WHAT IS REQUIRED
Give back exactly the lines running from the line that holds "color([0.80, 0.84, 0.82])" through the line that holds "cad_parts[node].hide_render = cad_parts[node].hide_viewport", ends included, and no other lines.

MATERIAL
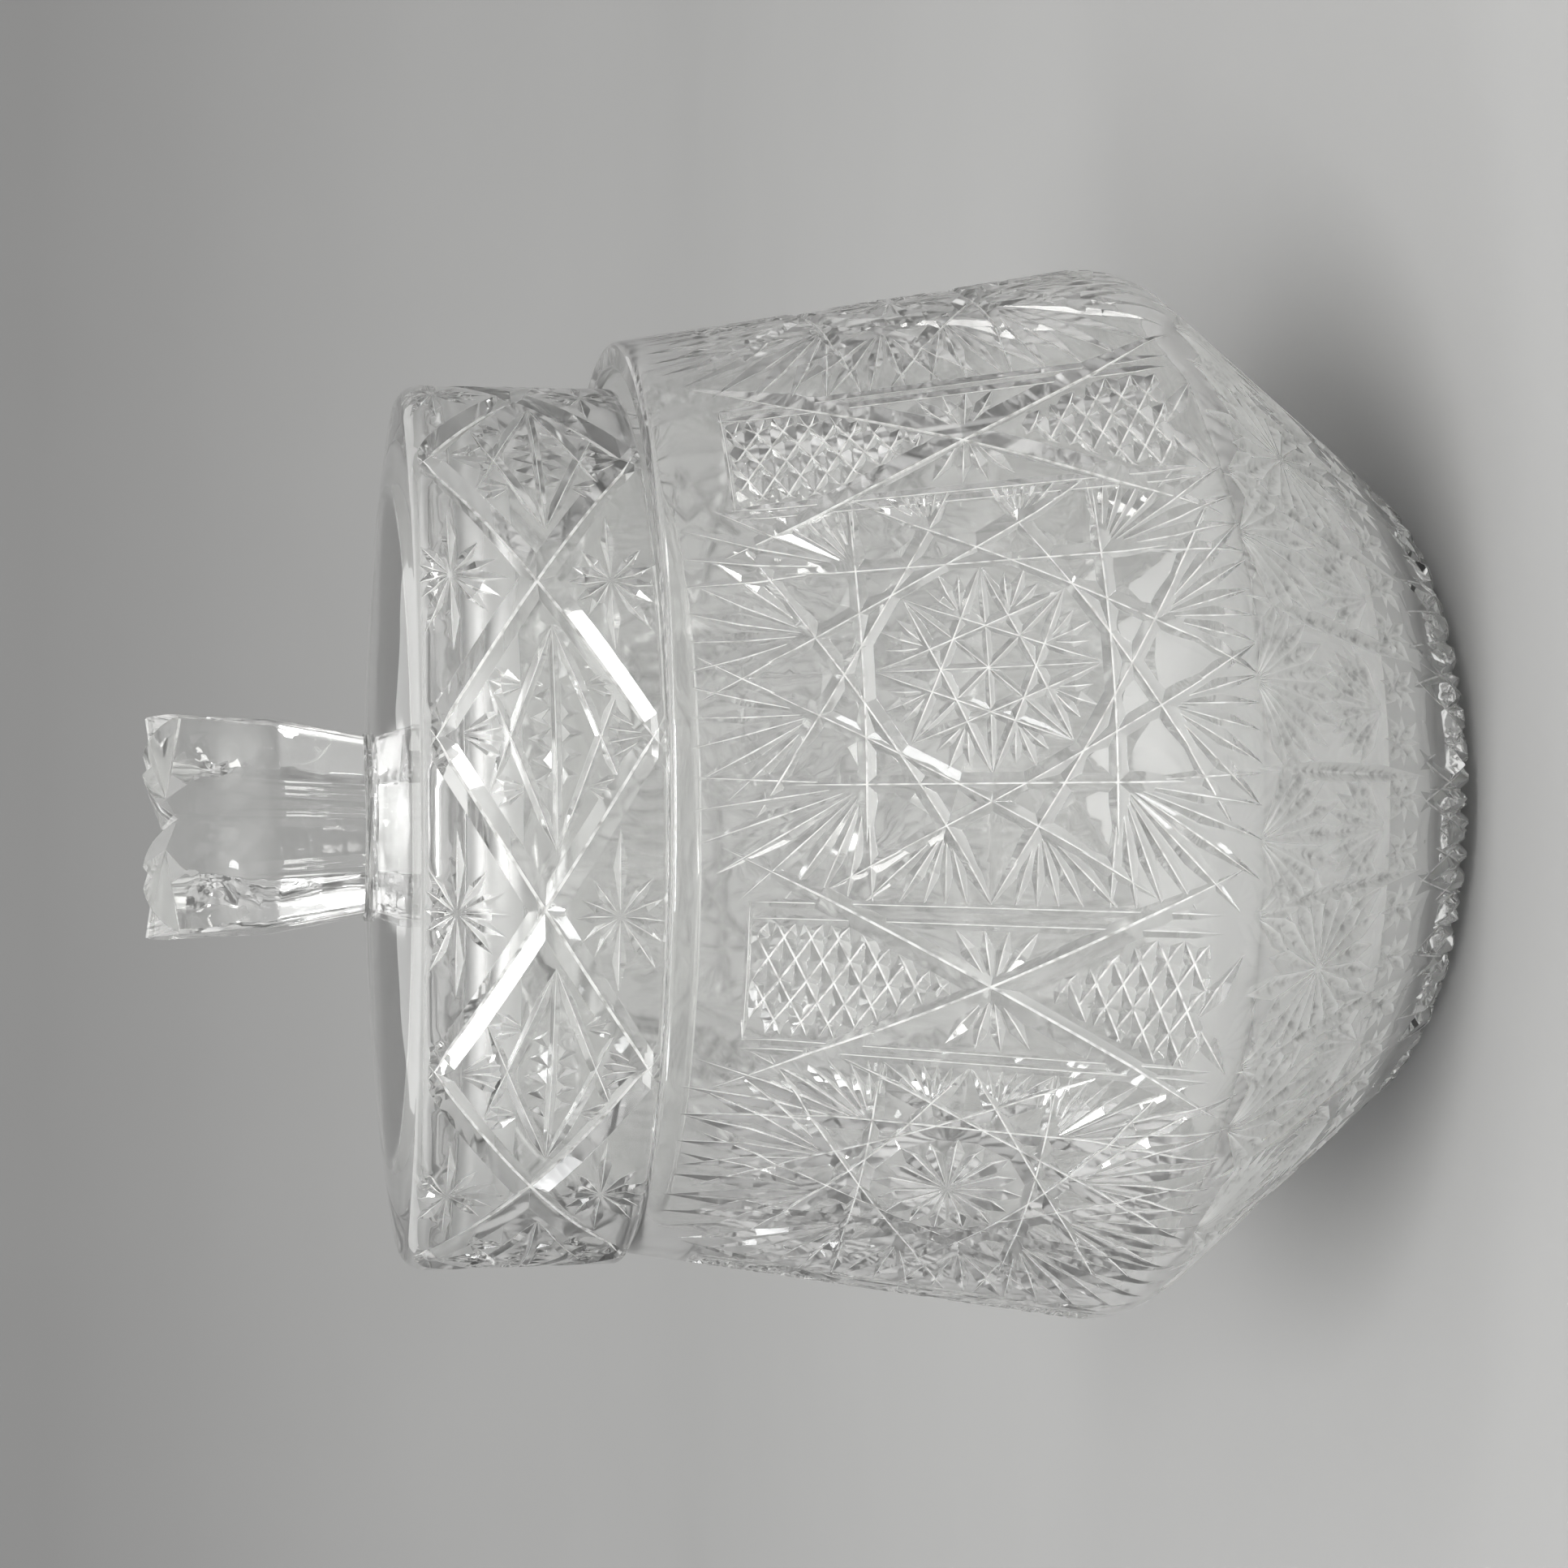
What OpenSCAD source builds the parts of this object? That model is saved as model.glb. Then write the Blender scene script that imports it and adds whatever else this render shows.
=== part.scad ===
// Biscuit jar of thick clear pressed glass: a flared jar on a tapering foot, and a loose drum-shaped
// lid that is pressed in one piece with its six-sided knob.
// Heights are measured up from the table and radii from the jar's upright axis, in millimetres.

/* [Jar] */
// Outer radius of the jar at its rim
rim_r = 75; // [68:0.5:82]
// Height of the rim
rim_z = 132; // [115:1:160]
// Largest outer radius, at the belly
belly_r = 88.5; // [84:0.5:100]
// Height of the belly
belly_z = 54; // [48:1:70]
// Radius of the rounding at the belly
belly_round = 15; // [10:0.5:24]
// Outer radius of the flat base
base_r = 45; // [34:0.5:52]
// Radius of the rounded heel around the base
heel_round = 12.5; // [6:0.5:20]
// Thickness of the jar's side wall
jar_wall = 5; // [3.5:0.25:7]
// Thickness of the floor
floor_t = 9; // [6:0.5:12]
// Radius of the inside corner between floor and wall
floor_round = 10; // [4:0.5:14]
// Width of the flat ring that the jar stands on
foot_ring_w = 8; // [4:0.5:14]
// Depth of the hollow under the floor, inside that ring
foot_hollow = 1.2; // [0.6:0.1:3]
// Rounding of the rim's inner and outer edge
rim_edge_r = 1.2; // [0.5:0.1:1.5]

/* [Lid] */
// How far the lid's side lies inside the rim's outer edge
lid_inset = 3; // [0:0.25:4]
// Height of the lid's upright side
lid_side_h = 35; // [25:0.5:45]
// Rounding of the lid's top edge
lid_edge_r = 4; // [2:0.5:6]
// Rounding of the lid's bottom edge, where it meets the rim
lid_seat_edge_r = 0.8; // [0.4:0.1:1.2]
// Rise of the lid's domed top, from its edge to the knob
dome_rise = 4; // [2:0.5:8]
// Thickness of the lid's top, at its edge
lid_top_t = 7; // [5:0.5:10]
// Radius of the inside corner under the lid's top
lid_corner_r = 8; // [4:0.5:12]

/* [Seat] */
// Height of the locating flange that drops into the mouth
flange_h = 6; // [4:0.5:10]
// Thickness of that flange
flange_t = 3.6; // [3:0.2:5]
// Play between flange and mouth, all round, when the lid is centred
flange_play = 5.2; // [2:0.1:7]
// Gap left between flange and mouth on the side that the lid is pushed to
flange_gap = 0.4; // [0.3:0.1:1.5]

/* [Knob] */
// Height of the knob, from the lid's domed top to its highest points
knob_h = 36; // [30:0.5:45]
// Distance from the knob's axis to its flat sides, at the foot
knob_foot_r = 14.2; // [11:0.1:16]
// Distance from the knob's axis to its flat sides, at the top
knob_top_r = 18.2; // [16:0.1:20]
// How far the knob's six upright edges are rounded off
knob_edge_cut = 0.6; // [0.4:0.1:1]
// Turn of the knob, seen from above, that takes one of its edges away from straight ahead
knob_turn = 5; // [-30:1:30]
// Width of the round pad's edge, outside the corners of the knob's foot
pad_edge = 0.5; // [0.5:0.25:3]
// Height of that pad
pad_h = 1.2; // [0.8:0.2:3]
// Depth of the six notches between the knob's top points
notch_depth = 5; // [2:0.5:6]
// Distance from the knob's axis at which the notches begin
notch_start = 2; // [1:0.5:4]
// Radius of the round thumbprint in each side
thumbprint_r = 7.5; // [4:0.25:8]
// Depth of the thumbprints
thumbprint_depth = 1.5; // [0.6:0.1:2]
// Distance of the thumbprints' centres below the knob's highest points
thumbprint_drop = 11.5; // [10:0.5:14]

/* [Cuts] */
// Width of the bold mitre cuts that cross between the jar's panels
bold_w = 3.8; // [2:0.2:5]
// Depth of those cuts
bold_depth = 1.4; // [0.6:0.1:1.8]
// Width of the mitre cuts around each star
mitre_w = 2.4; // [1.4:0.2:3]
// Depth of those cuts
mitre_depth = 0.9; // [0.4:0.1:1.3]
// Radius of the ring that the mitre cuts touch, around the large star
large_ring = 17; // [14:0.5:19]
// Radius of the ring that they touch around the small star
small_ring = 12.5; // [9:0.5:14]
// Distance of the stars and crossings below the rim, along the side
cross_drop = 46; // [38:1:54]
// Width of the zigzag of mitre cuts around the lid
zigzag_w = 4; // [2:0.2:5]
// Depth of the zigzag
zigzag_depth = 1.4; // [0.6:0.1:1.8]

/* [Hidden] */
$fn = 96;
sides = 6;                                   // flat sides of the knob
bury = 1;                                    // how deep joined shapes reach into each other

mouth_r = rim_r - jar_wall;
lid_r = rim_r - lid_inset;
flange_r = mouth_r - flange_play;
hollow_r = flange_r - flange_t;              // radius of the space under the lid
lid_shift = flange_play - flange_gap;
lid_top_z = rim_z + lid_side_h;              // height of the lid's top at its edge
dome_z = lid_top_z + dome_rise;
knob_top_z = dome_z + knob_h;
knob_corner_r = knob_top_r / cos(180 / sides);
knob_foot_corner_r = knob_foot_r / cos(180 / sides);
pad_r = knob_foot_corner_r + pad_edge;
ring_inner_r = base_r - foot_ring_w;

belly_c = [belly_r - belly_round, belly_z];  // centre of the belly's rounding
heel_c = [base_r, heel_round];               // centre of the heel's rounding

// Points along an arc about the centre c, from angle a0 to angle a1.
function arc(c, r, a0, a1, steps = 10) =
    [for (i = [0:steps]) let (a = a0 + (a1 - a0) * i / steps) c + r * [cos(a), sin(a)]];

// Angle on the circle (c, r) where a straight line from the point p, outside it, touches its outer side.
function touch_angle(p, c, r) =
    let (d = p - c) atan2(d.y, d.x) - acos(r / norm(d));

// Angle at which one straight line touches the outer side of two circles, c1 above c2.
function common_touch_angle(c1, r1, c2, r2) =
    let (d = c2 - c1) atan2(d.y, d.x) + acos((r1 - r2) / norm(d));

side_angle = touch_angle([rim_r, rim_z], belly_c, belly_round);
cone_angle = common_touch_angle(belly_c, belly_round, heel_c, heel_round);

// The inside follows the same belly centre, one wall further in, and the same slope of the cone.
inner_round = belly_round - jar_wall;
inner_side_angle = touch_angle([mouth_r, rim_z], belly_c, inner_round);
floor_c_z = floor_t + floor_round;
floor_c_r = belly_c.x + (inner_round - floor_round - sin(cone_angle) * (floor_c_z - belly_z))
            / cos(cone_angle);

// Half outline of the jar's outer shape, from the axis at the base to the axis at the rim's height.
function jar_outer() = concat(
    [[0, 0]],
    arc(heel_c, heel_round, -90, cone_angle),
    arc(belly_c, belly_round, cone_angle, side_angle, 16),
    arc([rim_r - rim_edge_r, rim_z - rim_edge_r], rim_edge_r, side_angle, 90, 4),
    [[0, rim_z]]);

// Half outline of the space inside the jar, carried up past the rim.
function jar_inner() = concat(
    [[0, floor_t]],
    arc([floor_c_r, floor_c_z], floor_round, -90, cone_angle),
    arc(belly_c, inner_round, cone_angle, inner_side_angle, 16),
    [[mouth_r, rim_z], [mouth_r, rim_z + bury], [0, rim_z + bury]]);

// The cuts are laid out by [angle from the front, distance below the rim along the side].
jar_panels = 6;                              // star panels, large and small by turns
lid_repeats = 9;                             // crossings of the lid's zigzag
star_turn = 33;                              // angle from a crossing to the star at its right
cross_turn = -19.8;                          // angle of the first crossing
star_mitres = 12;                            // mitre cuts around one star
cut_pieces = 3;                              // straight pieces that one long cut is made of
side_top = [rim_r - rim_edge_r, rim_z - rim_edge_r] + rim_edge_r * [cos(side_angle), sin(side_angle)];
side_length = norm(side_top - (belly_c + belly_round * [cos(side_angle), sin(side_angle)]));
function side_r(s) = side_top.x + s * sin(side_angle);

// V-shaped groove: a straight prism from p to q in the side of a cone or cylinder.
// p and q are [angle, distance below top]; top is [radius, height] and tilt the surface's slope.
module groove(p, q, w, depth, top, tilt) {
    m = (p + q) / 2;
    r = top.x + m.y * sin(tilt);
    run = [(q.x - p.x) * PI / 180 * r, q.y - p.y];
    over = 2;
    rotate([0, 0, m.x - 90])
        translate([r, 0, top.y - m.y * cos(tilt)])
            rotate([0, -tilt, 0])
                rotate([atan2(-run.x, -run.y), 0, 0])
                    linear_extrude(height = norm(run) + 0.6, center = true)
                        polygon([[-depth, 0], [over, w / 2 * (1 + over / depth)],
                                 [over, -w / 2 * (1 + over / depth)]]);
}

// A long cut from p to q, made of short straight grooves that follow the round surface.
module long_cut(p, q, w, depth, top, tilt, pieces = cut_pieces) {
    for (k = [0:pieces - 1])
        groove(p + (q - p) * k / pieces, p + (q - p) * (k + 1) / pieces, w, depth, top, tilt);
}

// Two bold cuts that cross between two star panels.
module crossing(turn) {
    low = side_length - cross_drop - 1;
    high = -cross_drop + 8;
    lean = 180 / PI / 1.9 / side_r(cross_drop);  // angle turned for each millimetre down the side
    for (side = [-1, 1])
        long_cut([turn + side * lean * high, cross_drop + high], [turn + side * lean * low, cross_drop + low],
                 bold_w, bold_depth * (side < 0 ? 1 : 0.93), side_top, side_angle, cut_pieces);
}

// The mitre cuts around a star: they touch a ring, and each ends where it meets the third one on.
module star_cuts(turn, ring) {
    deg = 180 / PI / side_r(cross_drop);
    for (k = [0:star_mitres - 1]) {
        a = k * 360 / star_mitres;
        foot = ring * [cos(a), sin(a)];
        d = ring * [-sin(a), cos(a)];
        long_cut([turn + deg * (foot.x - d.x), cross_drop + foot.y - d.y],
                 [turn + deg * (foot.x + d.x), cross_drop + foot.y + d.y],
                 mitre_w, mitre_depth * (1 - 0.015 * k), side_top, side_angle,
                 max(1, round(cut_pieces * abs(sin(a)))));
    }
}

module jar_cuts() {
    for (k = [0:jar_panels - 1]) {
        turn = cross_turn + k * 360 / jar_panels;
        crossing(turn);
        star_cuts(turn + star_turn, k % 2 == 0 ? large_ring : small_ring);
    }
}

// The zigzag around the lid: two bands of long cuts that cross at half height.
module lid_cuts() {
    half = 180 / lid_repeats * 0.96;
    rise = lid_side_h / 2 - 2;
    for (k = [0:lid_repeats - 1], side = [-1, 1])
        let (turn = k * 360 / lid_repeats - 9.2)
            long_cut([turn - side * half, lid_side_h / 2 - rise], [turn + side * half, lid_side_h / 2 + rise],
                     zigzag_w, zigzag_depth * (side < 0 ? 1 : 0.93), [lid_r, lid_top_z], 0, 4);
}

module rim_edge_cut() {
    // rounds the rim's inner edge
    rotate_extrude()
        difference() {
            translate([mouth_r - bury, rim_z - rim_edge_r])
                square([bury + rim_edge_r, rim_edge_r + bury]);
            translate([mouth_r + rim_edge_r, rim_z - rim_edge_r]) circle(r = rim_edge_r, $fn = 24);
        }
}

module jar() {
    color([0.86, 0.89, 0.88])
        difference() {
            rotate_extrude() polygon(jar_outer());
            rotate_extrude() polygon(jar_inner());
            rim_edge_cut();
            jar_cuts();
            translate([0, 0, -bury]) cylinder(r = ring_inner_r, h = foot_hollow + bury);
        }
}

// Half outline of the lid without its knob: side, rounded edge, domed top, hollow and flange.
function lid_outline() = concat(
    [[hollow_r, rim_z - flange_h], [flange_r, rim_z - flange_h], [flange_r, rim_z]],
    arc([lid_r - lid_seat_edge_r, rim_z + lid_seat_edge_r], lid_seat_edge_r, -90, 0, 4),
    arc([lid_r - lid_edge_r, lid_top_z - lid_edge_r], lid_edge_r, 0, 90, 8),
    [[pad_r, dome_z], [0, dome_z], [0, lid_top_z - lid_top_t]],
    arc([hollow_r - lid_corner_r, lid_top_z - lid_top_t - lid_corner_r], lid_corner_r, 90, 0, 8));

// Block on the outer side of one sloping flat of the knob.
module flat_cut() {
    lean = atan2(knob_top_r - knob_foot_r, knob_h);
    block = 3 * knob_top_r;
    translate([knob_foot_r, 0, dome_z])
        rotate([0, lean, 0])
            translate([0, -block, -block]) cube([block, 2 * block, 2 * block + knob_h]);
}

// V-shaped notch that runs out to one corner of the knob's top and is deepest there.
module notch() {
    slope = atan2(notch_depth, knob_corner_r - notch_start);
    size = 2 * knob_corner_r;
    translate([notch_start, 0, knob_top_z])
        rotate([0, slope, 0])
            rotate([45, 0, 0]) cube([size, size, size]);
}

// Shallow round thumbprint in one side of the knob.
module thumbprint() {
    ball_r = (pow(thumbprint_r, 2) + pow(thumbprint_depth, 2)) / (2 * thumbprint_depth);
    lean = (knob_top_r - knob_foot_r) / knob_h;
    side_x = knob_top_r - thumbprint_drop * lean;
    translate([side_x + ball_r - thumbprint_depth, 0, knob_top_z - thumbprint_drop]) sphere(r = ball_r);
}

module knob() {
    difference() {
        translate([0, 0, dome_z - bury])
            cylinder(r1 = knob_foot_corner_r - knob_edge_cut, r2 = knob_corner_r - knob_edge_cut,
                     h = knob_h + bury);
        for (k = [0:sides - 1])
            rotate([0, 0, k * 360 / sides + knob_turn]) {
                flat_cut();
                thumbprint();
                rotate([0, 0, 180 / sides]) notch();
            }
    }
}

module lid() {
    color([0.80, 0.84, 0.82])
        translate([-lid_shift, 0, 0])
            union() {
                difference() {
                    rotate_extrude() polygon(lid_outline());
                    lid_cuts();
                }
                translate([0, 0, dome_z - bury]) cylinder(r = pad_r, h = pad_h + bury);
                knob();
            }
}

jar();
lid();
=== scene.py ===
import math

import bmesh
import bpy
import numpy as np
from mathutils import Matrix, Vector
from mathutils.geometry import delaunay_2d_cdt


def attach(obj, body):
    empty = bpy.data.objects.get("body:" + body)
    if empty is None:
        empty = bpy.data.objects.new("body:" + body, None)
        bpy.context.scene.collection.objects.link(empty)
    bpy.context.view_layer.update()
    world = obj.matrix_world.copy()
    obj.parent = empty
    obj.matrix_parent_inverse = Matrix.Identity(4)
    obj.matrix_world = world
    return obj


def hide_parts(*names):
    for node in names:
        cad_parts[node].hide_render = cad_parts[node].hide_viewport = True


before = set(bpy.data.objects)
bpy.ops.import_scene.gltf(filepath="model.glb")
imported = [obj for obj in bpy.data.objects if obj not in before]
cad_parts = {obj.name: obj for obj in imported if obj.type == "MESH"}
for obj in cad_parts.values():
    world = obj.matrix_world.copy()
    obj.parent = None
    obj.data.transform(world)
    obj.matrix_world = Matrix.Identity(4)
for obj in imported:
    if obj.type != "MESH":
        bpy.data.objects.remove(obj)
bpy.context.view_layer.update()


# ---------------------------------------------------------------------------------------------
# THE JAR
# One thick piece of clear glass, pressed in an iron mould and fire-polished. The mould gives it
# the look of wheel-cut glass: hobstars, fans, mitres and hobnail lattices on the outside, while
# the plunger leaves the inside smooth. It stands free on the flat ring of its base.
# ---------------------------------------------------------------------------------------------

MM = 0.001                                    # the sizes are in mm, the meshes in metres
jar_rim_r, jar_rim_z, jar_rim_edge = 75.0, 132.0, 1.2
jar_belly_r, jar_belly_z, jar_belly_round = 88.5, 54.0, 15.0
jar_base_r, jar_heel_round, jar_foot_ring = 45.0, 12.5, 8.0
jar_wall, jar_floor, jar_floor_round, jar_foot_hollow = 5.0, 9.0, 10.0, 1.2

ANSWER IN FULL
    color([0.80, 0.84, 0.82])
        translate([-lid_shift, 0, 0])
            union() {
                difference() {
                    rotate_extrude() polygon(lid_outline());
                    lid_cuts();
                }
                translate([0, 0, dome_z - bury]) cylinder(r = pad_r, h = pad_h + bury);
                knob();
            }
}

jar();
lid();
=== scene.py ===
import math

import bmesh
import bpy
import numpy as np
from mathutils import Matrix, Vector
from mathutils.geometry import delaunay_2d_cdt


def attach(obj, body):
    empty = bpy.data.objects.get("body:" + body)
    if empty is None:
        empty = bpy.data.objects.new("body:" + body, None)
        bpy.context.scene.collection.objects.link(empty)
    bpy.context.view_layer.update()
    world = obj.matrix_world.copy()
    obj.parent = empty
    obj.matrix_parent_inverse = Matrix.Identity(4)
    obj.matrix_world = world
    return obj


def hide_parts(*names):
    for node in names:
        cad_parts[node].hide_render = cad_parts[node].hide_viewport = True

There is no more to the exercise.